Farmers are so familiar with debeaking process, so they are more likely to choose this way other than lens. In conclusion, the requirement of the contact lens will be so sensitive to the price. Marketing Strategy: As to the introduction and value assurance strategy, we notice that the company’s financial and human resources are limited.

Here build up strategies from following aspects. Target Segment: Considering the marketing segment, we choose the target market from small, medium and large farms.

If products are sold to small farms, the sales revenues even can’t cover the cost, and the company needs to recover the cost with a view to its financial situation. Comparing selling products between to the medium and large farms, saving cost on human resources including salesperson and technical representatives should be taken into account.

From the Exhibit 3, we can see the number of farms reporting flock size of 20,000-49,000 is 2,856, so 36(2,856/80) salespersons are needed and 7(36/5) technical representatives are needed. This will cost \$40,000*36+\$35,000*7= \$1,685,000 Similarly, also from the Exhibit 3, the number of farms reporting flock size over 50,000 is 871, so 11(871/80) salespersons are needed and 3(11/5) technical representatives are needed. This will cost \$40,000*11+\$35,000*3= \$545,000. Obviously, the big farms can save more sales force for the company.

In addition, the owners and managers of big farms are more easily to accept the new product and technology. So the target segment will be the farms with the flock size over 50,000. And from geographical view, we should begin introducing the product in California then develop towards the nearby profitable areas. Mode of Distribution: For this kind of innovative product, in the beginning stage of the product lifecycle, sales are slow and cost of production is high, relatively short channel should be used during the introduction period, such as direct selling.

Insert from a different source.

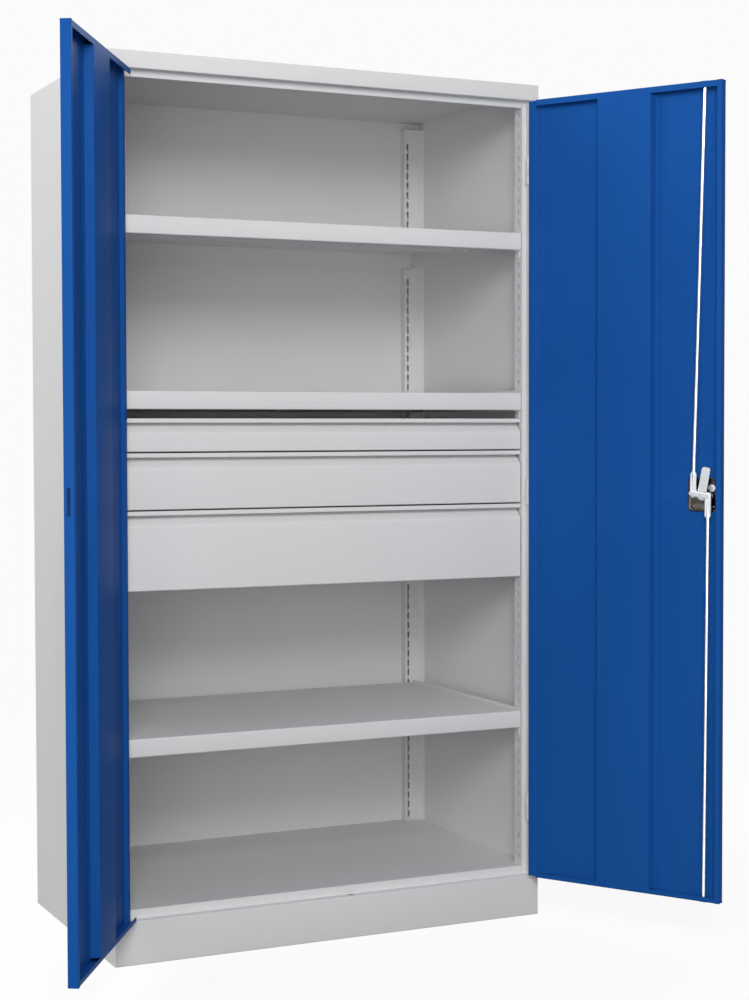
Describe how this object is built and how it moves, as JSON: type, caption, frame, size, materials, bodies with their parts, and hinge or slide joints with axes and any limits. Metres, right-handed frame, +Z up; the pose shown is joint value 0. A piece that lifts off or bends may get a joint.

The company needs to send direct sellers to cultivate customers. And during the introduction First establish a face-to-face personal selling, and when the product’s features are deeply comprehended and generally accepted, the company can cooperate with some regional distributors and sell products directly to them, and give the distributors reasonable and attractive profit margins.

Promotion: The major issue of ODI is the shortage of fund and the hardness of farmers accepting the new conception of contact lens.

So the first step to enter the market is to narrow down the number of promoted states at the beginning, by which ODI can focus more on every cost they spend on promotion. Secondly, ODI need qualified salespeople to make sure that the farmers understand the advantages of the products and use them in the right way. The last but not the least, ODI can offer appropriate number of trail products for farmers to get familiar with the contact lens. And the reputation can be passed from mouth to mouth.

What’s more, taking part in the trade fair would make more farmers know the product.

Price: On account of the product life cycle, ODI should refer to the method of Price Skimming, which means to price higher in the beginning, obtaining the most profit potential which covers the investment. When it comes to the growth period, the market will be competitive and farmers already know the lens, so that the price will go down. Correspondingly, ODI can set its price lower and lower in the different periods.